Work required =>
Locate the line bearing "translate([floor_radius, -reach]) square([flute_depth" in the material below, then reproduce it and each following line up to and including the line bearing "for node in".

Data provided =>
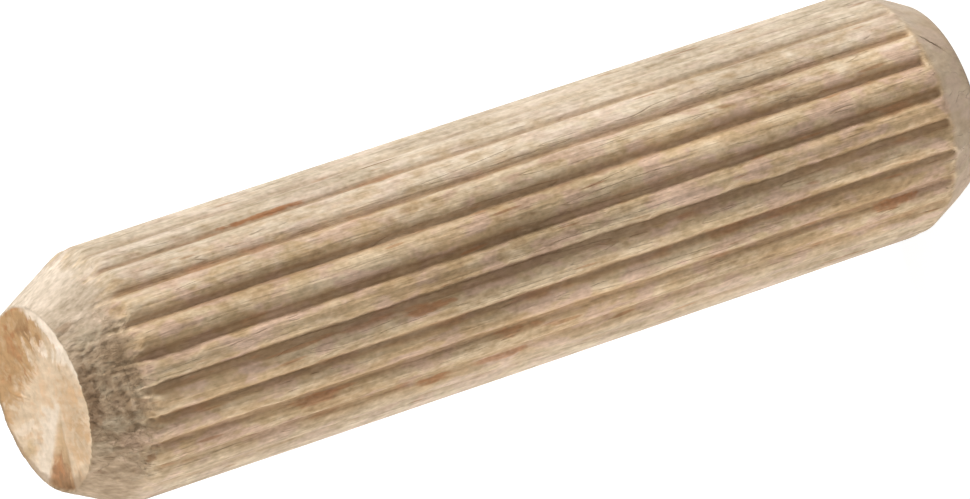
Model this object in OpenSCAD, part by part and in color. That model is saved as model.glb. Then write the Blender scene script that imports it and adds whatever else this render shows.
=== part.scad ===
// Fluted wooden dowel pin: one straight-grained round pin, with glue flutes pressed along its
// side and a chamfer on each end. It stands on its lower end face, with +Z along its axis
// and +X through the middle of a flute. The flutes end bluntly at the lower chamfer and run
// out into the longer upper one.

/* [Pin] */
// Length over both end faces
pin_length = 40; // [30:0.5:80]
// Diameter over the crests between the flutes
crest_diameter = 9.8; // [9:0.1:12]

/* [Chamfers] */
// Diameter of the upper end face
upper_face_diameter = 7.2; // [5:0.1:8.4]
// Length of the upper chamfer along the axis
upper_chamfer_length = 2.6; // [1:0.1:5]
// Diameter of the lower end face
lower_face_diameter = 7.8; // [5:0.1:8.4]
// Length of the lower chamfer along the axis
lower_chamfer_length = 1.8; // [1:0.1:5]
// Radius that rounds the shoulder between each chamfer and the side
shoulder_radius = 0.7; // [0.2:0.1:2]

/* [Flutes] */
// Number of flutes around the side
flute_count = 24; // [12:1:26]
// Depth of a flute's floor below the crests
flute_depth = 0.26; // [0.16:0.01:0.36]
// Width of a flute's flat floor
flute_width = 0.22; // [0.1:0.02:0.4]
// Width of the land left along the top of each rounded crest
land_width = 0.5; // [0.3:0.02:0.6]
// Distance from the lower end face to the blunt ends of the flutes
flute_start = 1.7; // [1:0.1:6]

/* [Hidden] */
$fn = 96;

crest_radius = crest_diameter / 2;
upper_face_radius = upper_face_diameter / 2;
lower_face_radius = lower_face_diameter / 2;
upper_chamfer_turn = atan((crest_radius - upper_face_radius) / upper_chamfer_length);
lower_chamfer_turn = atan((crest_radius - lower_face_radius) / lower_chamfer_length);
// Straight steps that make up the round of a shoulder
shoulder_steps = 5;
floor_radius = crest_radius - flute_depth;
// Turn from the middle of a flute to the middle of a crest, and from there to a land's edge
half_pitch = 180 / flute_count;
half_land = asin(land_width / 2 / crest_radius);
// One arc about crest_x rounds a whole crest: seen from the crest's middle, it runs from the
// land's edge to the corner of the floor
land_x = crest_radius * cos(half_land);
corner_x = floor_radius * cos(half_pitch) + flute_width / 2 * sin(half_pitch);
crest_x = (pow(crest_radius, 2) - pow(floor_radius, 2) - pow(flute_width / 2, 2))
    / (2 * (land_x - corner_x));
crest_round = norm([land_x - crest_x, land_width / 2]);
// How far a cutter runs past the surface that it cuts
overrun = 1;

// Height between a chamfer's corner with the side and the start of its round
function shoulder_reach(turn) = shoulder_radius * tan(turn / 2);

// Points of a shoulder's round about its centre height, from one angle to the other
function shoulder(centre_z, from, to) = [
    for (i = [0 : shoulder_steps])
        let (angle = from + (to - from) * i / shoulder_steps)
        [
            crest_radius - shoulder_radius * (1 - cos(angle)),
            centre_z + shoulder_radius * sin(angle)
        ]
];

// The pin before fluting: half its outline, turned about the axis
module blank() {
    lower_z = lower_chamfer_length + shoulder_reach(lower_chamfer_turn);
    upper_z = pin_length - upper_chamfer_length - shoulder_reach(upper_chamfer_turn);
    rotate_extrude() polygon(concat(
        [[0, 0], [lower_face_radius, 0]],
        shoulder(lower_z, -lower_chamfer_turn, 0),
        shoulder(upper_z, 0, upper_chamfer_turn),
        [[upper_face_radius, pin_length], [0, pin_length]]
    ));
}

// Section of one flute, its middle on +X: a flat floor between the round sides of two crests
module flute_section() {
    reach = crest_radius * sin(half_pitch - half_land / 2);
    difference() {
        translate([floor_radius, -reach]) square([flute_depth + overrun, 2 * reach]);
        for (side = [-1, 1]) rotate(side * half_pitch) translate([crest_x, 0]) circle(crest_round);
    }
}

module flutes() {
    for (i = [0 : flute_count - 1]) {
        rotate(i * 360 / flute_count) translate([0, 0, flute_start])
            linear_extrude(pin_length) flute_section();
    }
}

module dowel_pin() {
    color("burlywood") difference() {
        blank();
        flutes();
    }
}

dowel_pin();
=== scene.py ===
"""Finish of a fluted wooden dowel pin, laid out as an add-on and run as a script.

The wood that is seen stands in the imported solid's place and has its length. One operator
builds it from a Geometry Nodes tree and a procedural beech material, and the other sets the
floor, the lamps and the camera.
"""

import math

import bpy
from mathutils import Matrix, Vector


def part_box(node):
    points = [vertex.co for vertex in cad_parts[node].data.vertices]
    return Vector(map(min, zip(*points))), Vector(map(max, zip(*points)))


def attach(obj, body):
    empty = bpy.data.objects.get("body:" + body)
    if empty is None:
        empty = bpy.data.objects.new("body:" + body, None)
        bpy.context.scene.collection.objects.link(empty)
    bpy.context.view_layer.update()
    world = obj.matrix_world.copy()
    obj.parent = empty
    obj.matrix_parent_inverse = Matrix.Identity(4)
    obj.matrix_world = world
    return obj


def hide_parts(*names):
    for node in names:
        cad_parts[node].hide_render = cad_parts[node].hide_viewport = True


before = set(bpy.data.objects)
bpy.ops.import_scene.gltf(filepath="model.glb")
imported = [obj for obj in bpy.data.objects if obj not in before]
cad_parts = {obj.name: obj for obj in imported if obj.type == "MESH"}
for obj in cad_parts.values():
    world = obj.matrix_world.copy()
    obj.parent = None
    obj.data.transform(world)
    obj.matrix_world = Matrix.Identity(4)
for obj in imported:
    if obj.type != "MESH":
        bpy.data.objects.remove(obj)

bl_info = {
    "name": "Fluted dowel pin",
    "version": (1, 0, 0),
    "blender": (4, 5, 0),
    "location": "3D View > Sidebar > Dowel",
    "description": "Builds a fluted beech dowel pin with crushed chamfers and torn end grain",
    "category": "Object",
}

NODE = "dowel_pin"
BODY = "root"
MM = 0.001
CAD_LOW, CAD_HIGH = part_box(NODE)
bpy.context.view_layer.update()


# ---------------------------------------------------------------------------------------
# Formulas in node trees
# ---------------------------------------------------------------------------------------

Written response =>
        translate([floor_radius, -reach]) square([flute_depth + overrun, 2 * reach]);
        for (side = [-1, 1]) rotate(side * half_pitch) translate([crest_x, 0]) circle(crest_round);
    }
}

module flutes() {
    for (i = [0 : flute_count - 1]) {
        rotate(i * 360 / flute_count) translate([0, 0, flute_start])
            linear_extrude(pin_length) flute_section();
    }
}

module dowel_pin() {
    color("burlywood") difference() {
        blank();
        flutes();
    }
}

dowel_pin();
=== scene.py ===
"""Finish of a fluted wooden dowel pin, laid out as an add-on and run as a script.

The wood that is seen stands in the imported solid's place and has its length. One operator
builds it from a Geometry Nodes tree and a procedural beech material, and the other sets the
floor, the lamps and the camera.
"""

import math

import bpy
from mathutils import Matrix, Vector


def part_box(node):
    points = [vertex.co for vertex in cad_parts[node].data.vertices]
    return Vector(map(min, zip(*points))), Vector(map(max, zip(*points)))


def attach(obj, body):
    empty = bpy.data.objects.get("body:" + body)
    if empty is None:
        empty = bpy.data.objects.new("body:" + body, None)
        bpy.context.scene.collection.objects.link(empty)
    bpy.context.view_layer.update()
    world = obj.matrix_world.copy()
    obj.parent = empty
    obj.matrix_parent_inverse = Matrix.Identity(4)
    obj.matrix_world = world
    return obj


def hide_parts(*names):
    for node in names:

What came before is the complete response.